Quando a palavra subsequente ao prefixo se iniciar por “r” ou por “s”, haverá duplicação da referida consoante. Como todos sabem, o “s” intervocálico tem som de “z” (asa, casa, mesa etc.), portanto, se escrevêssemos “antisocial”, com um “s” só, teríamos o som de “antizocial”. Para preservar a pronúncia, temos de duplicar o “s”. Assim: antissocial, autossuficiente, minissaia, ultrassom etc. O mesmo raciocínio vale para a letra “r”. Basta lembrar a distinção de pronúncia entre “caro” e “carro”. Teremos, portanto, grafias como estas: autorreferência, autorretrato, antirracista, extrarregulamentar etc. Observe que os “ss” e “rr” só aparecem entre duas vogais.
Essa é a regra básica de hifenização dos prefixos. Em resumo: separar por hífen as letras iguais, separar por hífen o h e dobrar “ss” e “rr” entre duas vogais.
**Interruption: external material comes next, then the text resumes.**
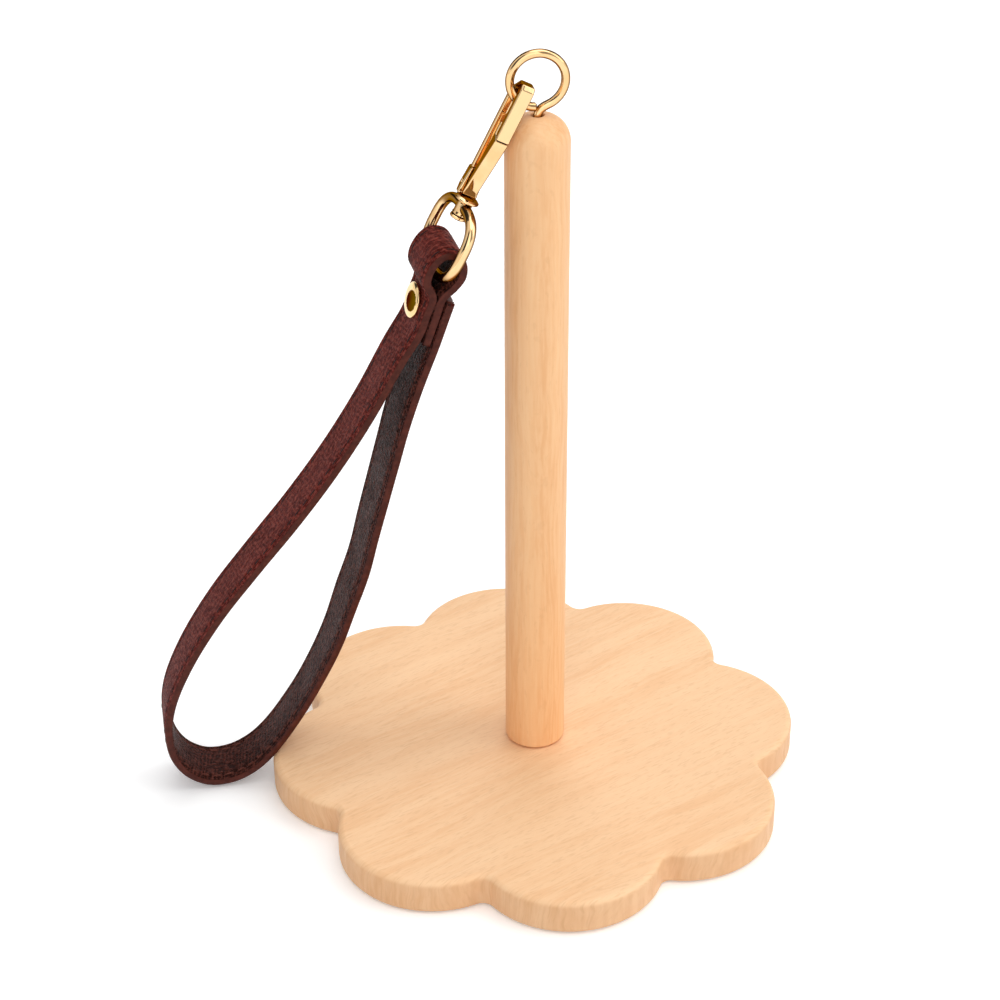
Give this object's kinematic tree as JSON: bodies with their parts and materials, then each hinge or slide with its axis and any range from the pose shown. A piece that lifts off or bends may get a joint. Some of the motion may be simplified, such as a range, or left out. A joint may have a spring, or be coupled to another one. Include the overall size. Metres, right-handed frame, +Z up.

Se você entendeu, responda rápido: carboidrato ou carbo-hidrato? O novo figurino manda hifenizar, certo? Certíssimo. “Carbo-” é um daqueles elementos de composição que sempre ficaram colados no termo seguinte. Segundo o sistema antigo, o “h”, por ser letra muda, desaparecia, daí a forma consagrada “carboidrato” que todos conhecemos. O sistema novo, porém, valoriza o “h” do radical. “Carboidrato” é uma palavra muito usada – para além dos estudos de química, o carboidrato é tema frequentíssimo em reportagens sobre boa forma, dietas etc. Será que isso faz diferença?
Sim, mais do que possa parecer. A ABL (Academia Brasileira de Letras) não bateu o martelo sobre essa questão. Entendeu manter as duas grafias como oficialmente corretas. Muitos leitores hão de ficar irritados (com razão!), mas o fato é que fazer voltar uma letra que tinha sido suprimida é mais difícil do que suprimir uma letra ou um sinal gráfico qualquer. Muitos falantes não percebem mais o radical “hidro-” numa palavra como “carboidrato”. Na prática, temos duas grafias para a mesma palavra, ambas oficialmente corretas: carboidrato e carbo-hidrato.
Esse não é o único caso de dupla grafia. Vamos mostrar outros conforme avançarmos no estudo do hífen. Por ora, vale compreender a regra-mãe.